**Instructions to follow**
From the first line of the data below, copy each line up to the one containing "return block((-half, -deep, -1), (half, deep, high))", and include that line too.

**Dataset section**
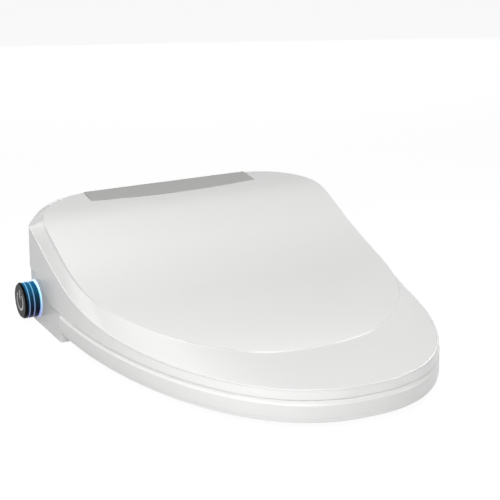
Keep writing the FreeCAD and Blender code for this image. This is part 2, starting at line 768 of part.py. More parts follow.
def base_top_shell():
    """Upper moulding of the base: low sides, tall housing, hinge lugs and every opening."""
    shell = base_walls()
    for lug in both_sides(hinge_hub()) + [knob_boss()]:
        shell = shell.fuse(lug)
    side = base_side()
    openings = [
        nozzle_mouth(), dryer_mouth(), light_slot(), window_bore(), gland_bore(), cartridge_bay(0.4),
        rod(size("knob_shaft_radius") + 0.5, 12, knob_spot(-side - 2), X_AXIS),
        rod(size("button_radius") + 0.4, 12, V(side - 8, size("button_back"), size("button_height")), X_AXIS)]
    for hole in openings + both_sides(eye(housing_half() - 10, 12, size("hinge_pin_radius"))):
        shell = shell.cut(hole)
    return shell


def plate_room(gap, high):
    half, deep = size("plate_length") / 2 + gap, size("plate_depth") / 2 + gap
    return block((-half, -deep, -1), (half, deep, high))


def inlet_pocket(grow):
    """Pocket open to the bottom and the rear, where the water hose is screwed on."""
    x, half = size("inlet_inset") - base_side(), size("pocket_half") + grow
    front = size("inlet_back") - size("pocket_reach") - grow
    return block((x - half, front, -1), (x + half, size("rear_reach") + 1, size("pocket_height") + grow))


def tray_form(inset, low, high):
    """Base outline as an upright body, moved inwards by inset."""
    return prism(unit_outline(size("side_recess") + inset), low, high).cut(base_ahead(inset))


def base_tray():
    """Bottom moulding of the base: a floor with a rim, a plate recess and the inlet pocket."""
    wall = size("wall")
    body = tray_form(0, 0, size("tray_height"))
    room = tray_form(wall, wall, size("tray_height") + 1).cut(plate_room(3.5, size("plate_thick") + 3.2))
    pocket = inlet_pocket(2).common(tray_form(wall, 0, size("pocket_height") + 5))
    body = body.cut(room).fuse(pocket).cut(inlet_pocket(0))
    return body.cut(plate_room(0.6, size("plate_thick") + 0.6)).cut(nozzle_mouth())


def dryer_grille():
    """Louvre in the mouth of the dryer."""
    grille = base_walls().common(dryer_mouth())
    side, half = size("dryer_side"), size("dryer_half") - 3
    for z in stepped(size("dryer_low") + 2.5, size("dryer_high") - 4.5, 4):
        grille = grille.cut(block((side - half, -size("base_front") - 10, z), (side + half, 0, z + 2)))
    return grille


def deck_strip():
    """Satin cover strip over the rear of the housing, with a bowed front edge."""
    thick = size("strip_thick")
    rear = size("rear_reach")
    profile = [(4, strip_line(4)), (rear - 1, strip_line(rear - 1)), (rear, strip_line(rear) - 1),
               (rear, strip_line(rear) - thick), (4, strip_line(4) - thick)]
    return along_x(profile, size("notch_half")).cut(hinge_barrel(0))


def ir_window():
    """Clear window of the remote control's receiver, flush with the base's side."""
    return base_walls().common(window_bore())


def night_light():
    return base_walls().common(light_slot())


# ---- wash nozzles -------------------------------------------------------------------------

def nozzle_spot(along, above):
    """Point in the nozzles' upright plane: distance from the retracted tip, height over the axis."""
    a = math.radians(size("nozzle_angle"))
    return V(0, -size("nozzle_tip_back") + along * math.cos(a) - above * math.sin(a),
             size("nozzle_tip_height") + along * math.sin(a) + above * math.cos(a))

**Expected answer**
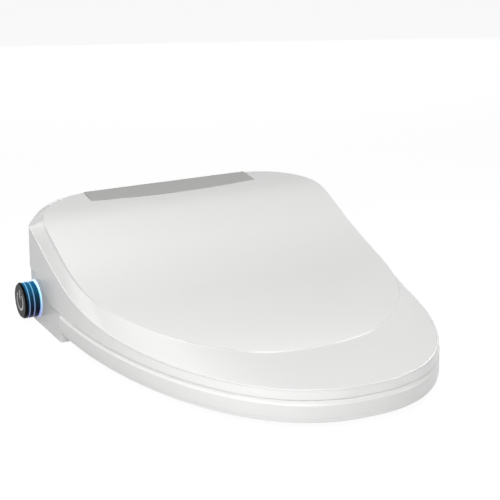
Keep writing the FreeCAD and Blender code for this image. This is part 2, starting at line 768 of part.py. More parts follow.
def base_top_shell():
    """Upper moulding of the base: low sides, tall housing, hinge lugs and every opening."""
    shell = base_walls()
    for lug in both_sides(hinge_hub()) + [knob_boss()]:
        shell = shell.fuse(lug)
    side = base_side()
    openings = [
        nozzle_mouth(), dryer_mouth(), light_slot(), window_bore(), gland_bore(), cartridge_bay(0.4),
        rod(size("knob_shaft_radius") + 0.5, 12, knob_spot(-side - 2), X_AXIS),
        rod(size("button_radius") + 0.4, 12, V(side - 8, size("button_back"), size("button_height")), X_AXIS)]
    for hole in openings + both_sides(eye(housing_half() - 10, 12, size("hinge_pin_radius"))):
        shell = shell.cut(hole)
    return shell


def plate_room(gap, high):
    half, deep = size("plate_length") / 2 + gap, size("plate_depth") / 2 + gap
    return block((-half, -deep, -1), (half, deep, high))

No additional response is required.